Geneva is a legendary luxury shopping destination. For watches, check out Patek Philippe on the Rue du Rhone or Swatch on the Rue du Mont-Blanc. The old town is the place to head for chocolatiers like Auer or Christian Constant, while the Plainpalais Flea Market is a great place to pick up bargain antiques or vintage clothing. Generally, the best shopping streets are the Rue du Rhone and the Rue du Marche, which run in parallel across the city center.
Shopping for groceries in Geneva is fairly painless thanks to supermarkets like Migros and Lidl. It's often a good idea to shop for picnic items in places like Lidl, as the cost of living is fairly high. Expect to pay CHF6 for a gallon of milk and CHF5.50 for 12 eggs.
Geneva is a gourmet food lover's paradise.

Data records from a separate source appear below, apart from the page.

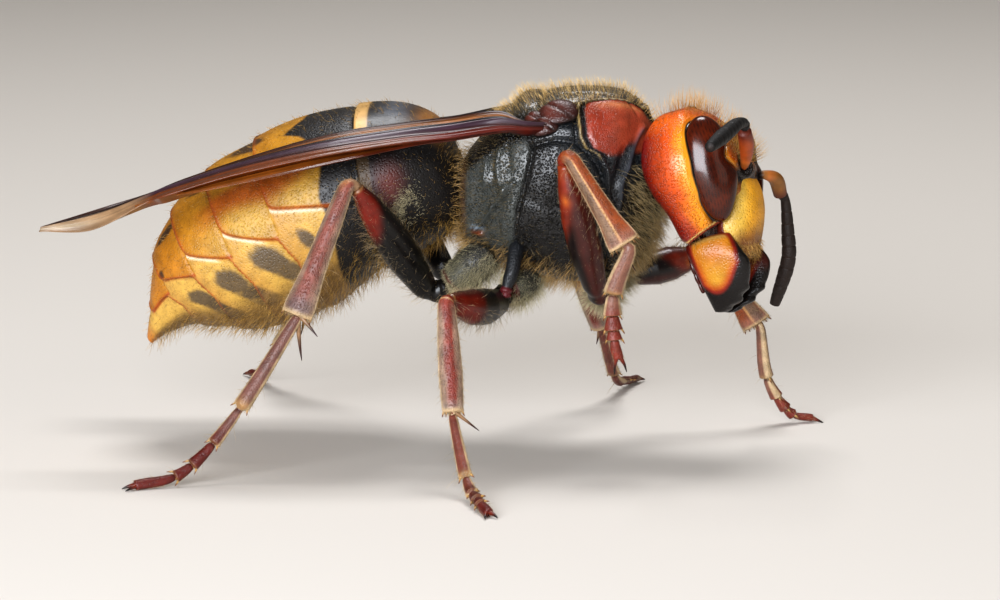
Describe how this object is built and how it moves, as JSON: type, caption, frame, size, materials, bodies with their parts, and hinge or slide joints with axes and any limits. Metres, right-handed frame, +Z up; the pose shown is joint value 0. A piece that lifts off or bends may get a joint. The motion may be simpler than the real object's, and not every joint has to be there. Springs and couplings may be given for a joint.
{
  "type": "european hornet model",
  "caption": "Still life-size model of a standing european hornet with folded wings, long legs, elbowed feelers and a raised fore leg, for display.",
  "frame": {"origin": "centre of the bounding box on the floor that the feet stand on", "axes": "+X towards the head along the body, +Y to the hornet's left, +Z up"},
  "size_m": [0.0302, 0.0284, 0.0145],
  "materials": {
    "head_shell": "leathery orange cuticle, finely pitted, satin gloss",
    "yellow_shell": "yellow cuticle with dark marks, satin gloss, short golden hair",
    "red_shell": "red-brown cuticle, satin gloss, short pale hair",
    "black_shell": "black-brown cuticle, pitted, satin gloss, golden hair",
    "eye": "smooth glossy chestnut",
    "wing": "thin amber membrane with dark glossy veins"
  },
  "bodies": {
    "root": {"head": "head_shell", "clypeus": "yellow_shell", "eye_right": "eye", "eye_left": "eye", "mandible_right": "head_shell", "mandible_left": "head_shell", "scape_right": "red_shell", "scape_left": "red_shell", "flagellum_right": "black_shell", "flagellum_left": "black_shell", "pronotum": "red_shell", "mesothorax": "black_shell", "propodeum": "black_shell", "tegula_right": "red_shell", "tegula_left": "red_shell", "forewing_right": "wing", "forewing_left": "wing", "hindwing_right": "wing", "hindwing_left": "wing", "gaster_1": "black_shell", "gaster_2": "yellow_shell", "gaster_3": "yellow_shell", "gaster_4": "yellow_shell", "gaster_5": "yellow_shell", "gaster_6": "yellow_shell", "coxa_hind_right": "black_shell", "femur_hind_right": "black_shell", "tibia_hind_right": "red_shell", "tarsus_hind_right": "red_shell", "coxa_mid_right": "black_shell", "femur_mid_right": "black_shell", "tibia_mid_right": "red_shell", "tarsus_mid_right": "red_shell", "coxa_fore_right": "black_shell", "femur_fore_right": "red_shell", "tibia_fore_right": "red_shell", "tarsus_fore_right": "red_shell", "coxa_fore_left": "black_shell", "femur_fore_left": "red_shell", "tibia_fore_left": "red_shell", "tarsus_fore_left": "red_shell", "coxa_mid_left": "black_shell", "femur_mid_left": "black_shell", "tibia_mid_left": "red_shell", "tarsus_mid_left": "red_shell", "coxa_hind_left": "black_shell", "femur_hind_left": "black_shell", "tibia_hind_left": "red_shell", "tarsus_hind_left": "red_shell"}
  },
  "joints": []
}
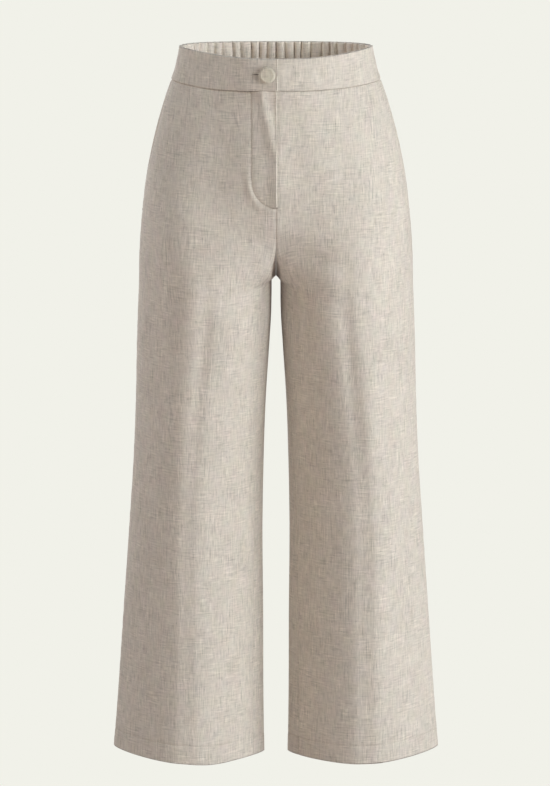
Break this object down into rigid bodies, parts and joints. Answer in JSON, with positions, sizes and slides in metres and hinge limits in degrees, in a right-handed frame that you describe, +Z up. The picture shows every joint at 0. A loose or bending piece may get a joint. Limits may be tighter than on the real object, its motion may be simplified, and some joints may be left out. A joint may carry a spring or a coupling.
{
  "type": "palazzo trousers",
  "caption": "High-waisted wide-leg trousers, filled out and hollow, with a flat front band, a covered button, a J-shaped fly and a gathered back band.",
  "frame": {"origin": "middle of the waist opening, half way up the waistband at the sides, where the wearer's waist holds the trousers", "axes": "+Z up, the front faces -Y, the wearer's left is at +X"},
  "size_m": [0.433, 0.2455, 0.9441],
  "materials": {
    "linen": "matte oatmeal linen with slubs",
    "band_linen": "matte oatmeal linen with slubs, interlined",
    "button_linen": "matte oatmeal linen stretched over a domed button"
  },
  "bodies": {
    "root": {"front_left": "linen", "front_right": "linen", "back_left": "linen", "back_right": "linen", "waistband_front_left": "band_linen", "waistband_front_right": "band_linen", "waistband_back": "band_linen", "fly_placket": "linen", "pocket_facing_left": "linen", "pocket_facing_right": "linen", "button": "button_linen"}
  },
  "joints": []
}
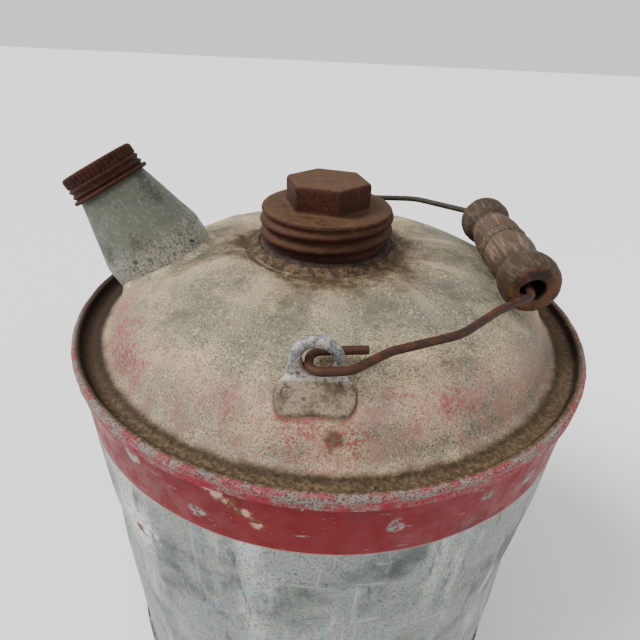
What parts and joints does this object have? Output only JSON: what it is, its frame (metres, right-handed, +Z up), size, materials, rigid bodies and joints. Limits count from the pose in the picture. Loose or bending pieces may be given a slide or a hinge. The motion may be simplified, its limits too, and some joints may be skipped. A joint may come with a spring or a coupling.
{
  "type": "gas can",
  "caption": "Round sheet-metal fuel can with a domed top, screw filler cap, leaning capped pouring spout and a swinging wire bail with a wooden grip.",
  "frame": {"origin": "on the can's axis, in the plane of the floor that the bottom rim stands on", "axes": "+Z up along the can's axis, -X the side that the spout leans toward, the bail's ears at -Y and +Y, and the bail at rest over toward +X"},
  "size_m": [0.242, 0.24, 0.2871],
  "materials": {
    "galvanised_wall": "weathered galvanised sheet with a worn red painted band under the top rim",
    "galvanised_dome": "dusty galvanised sheet, stained brown in the gutter and round the fittings",
    "rusted_steel": "dark rust with tan dust on the edges",
    "spout_sheet": "dull dark galvanised sheet",
    "solder": "grey solder",
    "ear_zinc": "bright zinc, dirty at the foot",
    "bail_steel": "rusted wire",
    "grip_wood": "weathered grey-brown turned wood",
    "seal_cork": "pressed cork and rubber"
  },
  "bodies": {
    "can": {"body_shell": "galvanised_wall", "bottom_pan": "galvanised_wall", "top_dome": "galvanised_dome", "filler_flange": "rusted_steel", "filler_neck": "rusted_steel", "spout_body": "spout_sheet", "spout_solder": "solder", "spout_thread_ring": "spout_sheet", "ear_front": "ear_zinc", "ear_rear": "ear_zinc"},
    "filler_seal": {"filler_gasket": "seal_cork"},
    "filler_cap": {"filler_cap": "rusted_steel"},
    "spout_seal": {"spout_gasket": "seal_cork"},
    "spout_cap": {"spout_cap": "rusted_steel"},
    "bail": {"bail_wire": "bail_steel"},
    "grip": {"bail_grip": "grip_wood"}
  },
  "joints": [
    {"name": "bail_swing", "type": "hinge", "parent": "can", "child": "bail", "pos_m": [-0.0056, 0, 0.24038], "axis": [0, -1, 0], "range_deg": [0, 138]},
    {"name": "grip_spin", "type": "hinge", "parent": "bail", "child": "grip", "pos_m": [0.08043, 0, 0.24942], "axis": [0, 1, 0], "continuous": true},
    {"name": "filler_cap_lift", "type": "slide", "parent": "can", "child": "filler_seal", "axis": [0, 0, 1], "range_m": [0, 0.06]},
    {"name": "filler_cap_turn", "type": "hinge", "parent": "filler_seal", "child": "filler_cap", "pos_m": [-0.0035, 0, 0.2647], "axis": [0, 0, 1], "range_deg": [0, 3600]},
    {"name": "spout_cap_lift", "type": "slide", "parent": "can", "child": "spout_seal", "axis": [-0.4924, 0, 0.8704], "range_m": [0, 0.05]},
    {"name": "spout_cap_turn", "type": "hinge", "parent": "spout_seal", "child": "spout_cap", "pos_m": [-0.1066, 0, 0.27744], "axis": [-0.4924, 0, 0.8704], "range_deg": [0, 5400]}
  ],
  "couplings": [
    {"joint": "filler_cap_lift", "follows": "filler_cap_turn", "m_per_rad": 0.00093901},
    {"joint": "spout_cap_lift", "follows": "spout_cap_turn", "m_per_rad": 0.0005093}
  ]
}
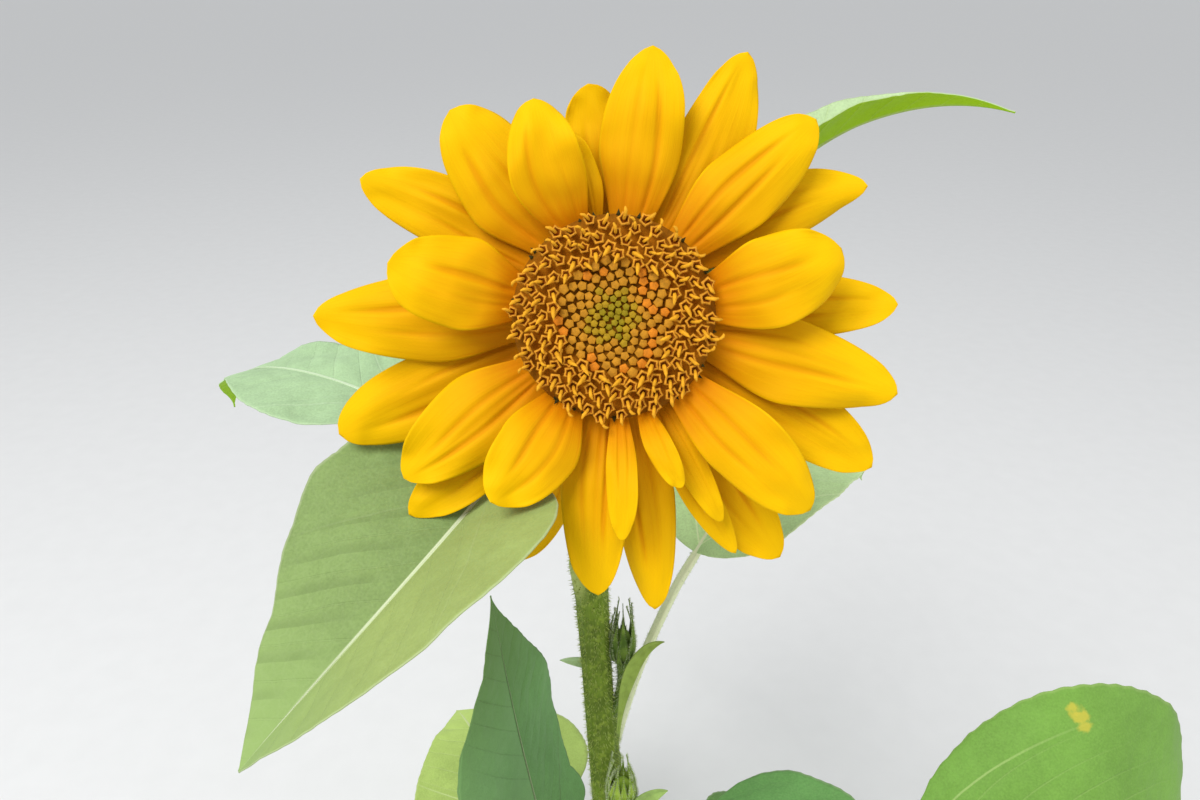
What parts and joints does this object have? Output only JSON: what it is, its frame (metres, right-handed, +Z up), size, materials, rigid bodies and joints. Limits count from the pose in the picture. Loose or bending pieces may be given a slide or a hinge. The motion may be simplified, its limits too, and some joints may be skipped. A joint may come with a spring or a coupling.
{
  "type": "sunflower plant",
  "caption": "Short rooted garden sunflower: stout leaning stem, broad stalked leaves, side buds and an open golden bloom that faces forward and a little up.",
  "frame": {"origin": "middle of the flat cut through the foot of the stem, at ground level", "axes": "+Z up along the stem, -Y towards the viewer that the bloom faces, +X to that viewer's right"},
  "size_m": [0.4698, 0.3401, 0.5964],
  "materials": {
    "stem": "green, ribbed and covered in short white bristles",
    "leaf_stalk": "pale green, grooved above and softly hairy",
    "leaf_blade": "matt green with pale sunken veins and a finely toothed margin",
    "bract": "matt green with a hairy margin",
    "floret": "golden brown tubes with yellow styles round a greenish middle",
    "petal": "golden yellow, pleated lengthwise, with an orange base",
    "bud": "green closed bracts with pale hairs"
  },
  "bodies": {
    "root": {"stem": "stem", "head_with_bracts": "bract", "disc_of_florets": "floret", "ray_01": "petal", "ray_02": "petal", "ray_03": "petal", "ray_04": "petal", "ray_05": "petal", "ray_06": "petal", "ray_07": "petal", "ray_08": "petal", "ray_09": "petal", "ray_10": "petal", "ray_11": "petal", "ray_12": "petal", "ray_13": "petal", "ray_14": "petal", "ray_15": "petal", "ray_16": "petal", "ray_17": "petal", "ray_18": "petal", "ray_19": "petal", "ray_20": "petal", "ray_21": "petal", "ray_22": "petal", "ray_23": "petal", "ray_24": "petal", "ray_25": "petal", "ray_26": "petal", "ray_27": "petal", "ray_28": "petal", "stalk_front_left": "leaf_stalk", "blade_front_left": "leaf_blade", "stalk_upper_right": "leaf_stalk", "blade_upper_right": "leaf_blade", "stalk_side_left": "leaf_stalk", "blade_side_left": "leaf_blade", "stalk_back": "leaf_stalk", "blade_back": "leaf_blade", "stalk_side_right": "leaf_stalk", "blade_side_right": "leaf_blade", "stalk_low_front": "leaf_stalk", "blade_low_front": "leaf_blade", "stalk_low_right": "leaf_stalk", "blade_low_right": "leaf_blade", "stalk_low_front_left": "leaf_stalk", "blade_low_front_left": "leaf_blade", "stalk_low_left": "leaf_stalk", "blade_low_left": "leaf_blade", "stalk_back_left": "leaf_stalk", "blade_back_left": "leaf_blade", "stalk_low_back_right": "leaf_stalk", "blade_low_back_right": "leaf_blade", "stalk_low_back_left": "leaf_stalk", "blade_low_back_left": "leaf_blade", "bud_upper": "bud", "bud_lower": "bud"}
  },
  "joints": []
}
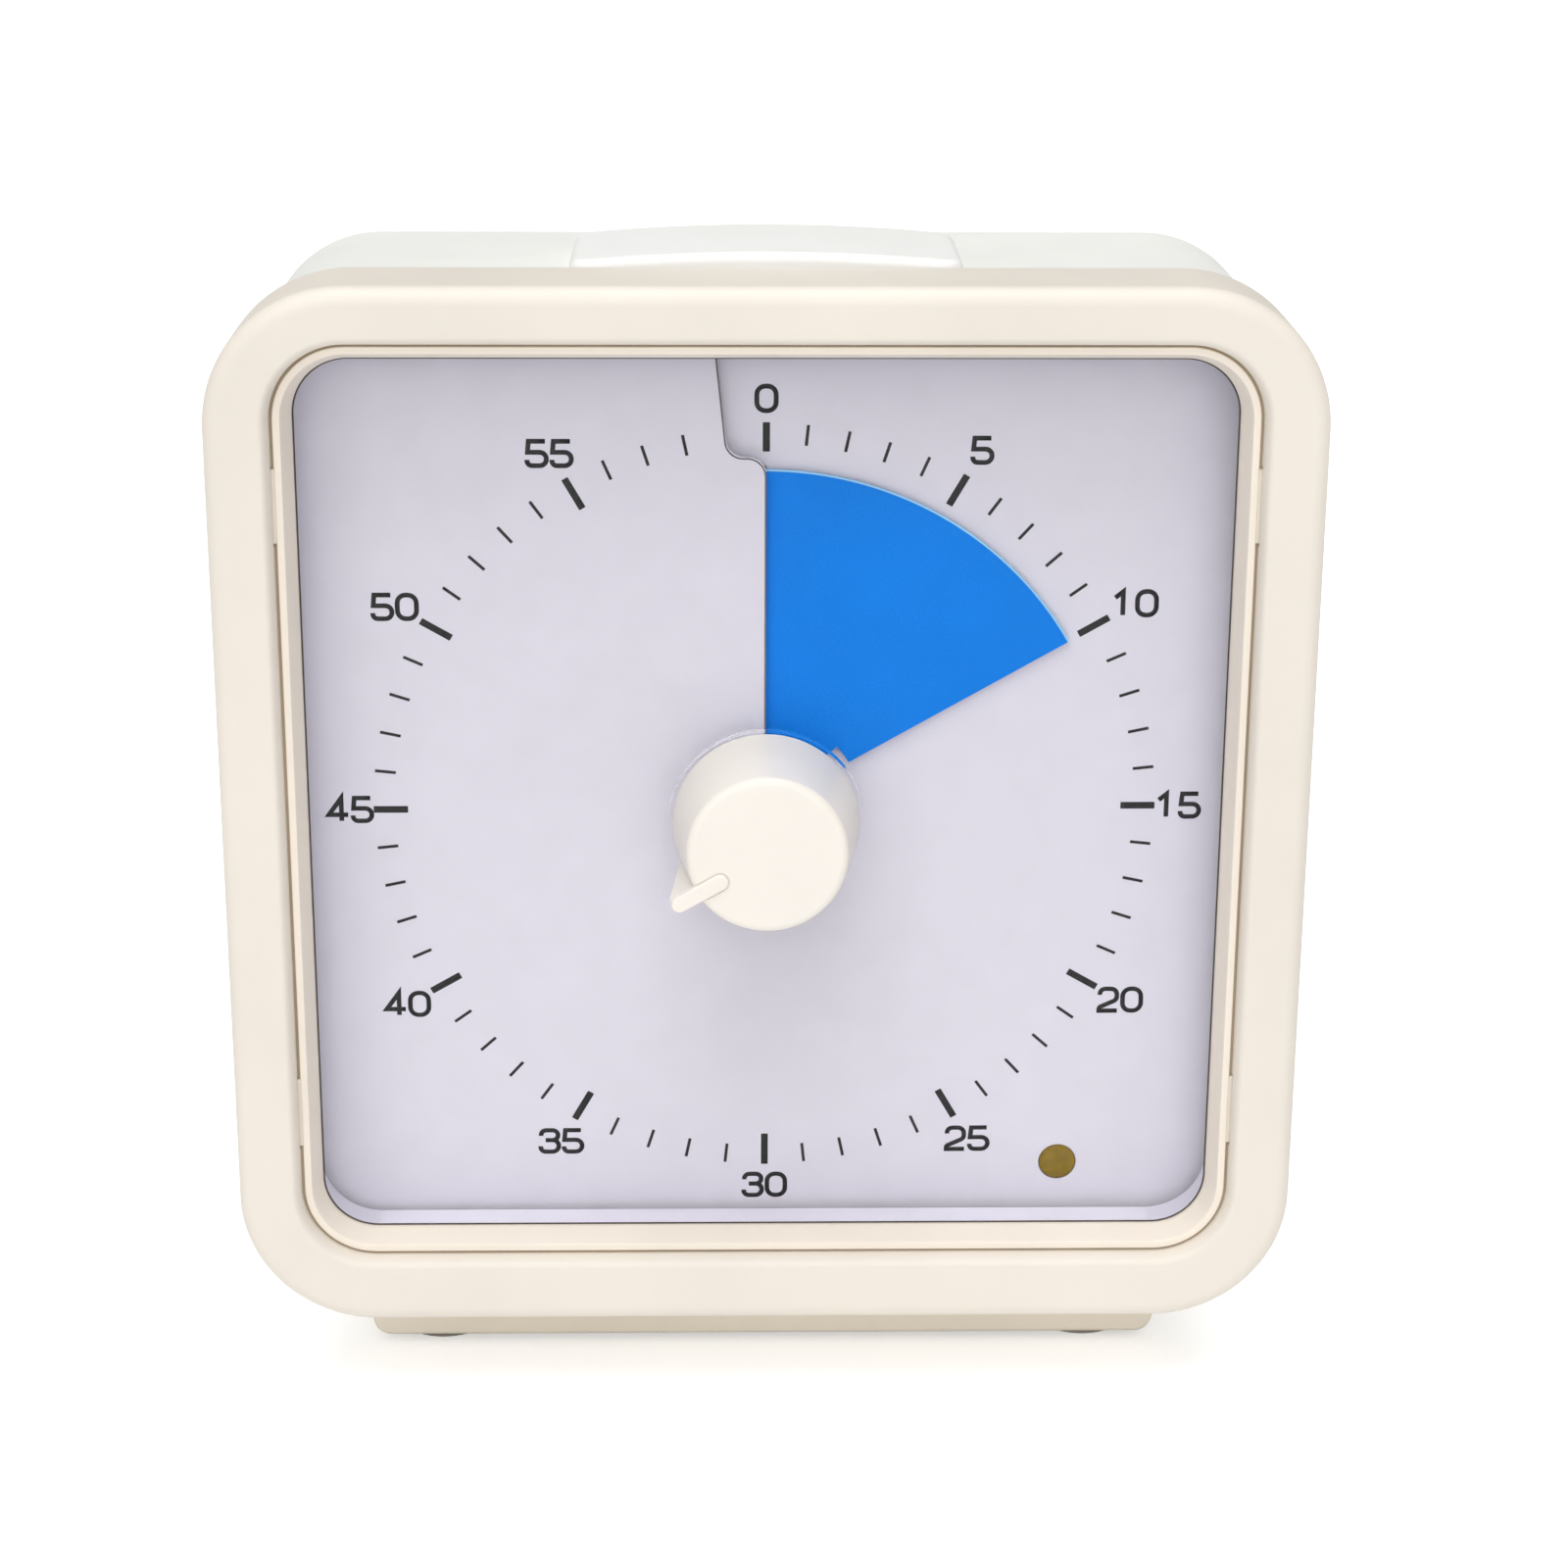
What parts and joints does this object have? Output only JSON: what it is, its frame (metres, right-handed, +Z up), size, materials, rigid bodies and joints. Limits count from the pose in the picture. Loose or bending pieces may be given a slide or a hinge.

If you are after an authentic Swiss fondue with a wide selection of local cheeses, Café du Soleil is the best place to book (and the English-speaking table staff really help too). If you are after an atmospheric meal, the Café Papon is over 200 years old and situated in a cellar in the Old Town, while Chez ma Cousine offers uncomplicated but delicious chicken-based meals. However, every part of town has its own favorite haunts, so be sure to explore. Dining out tends to be moderately expensive, with mains costing CHF15-20.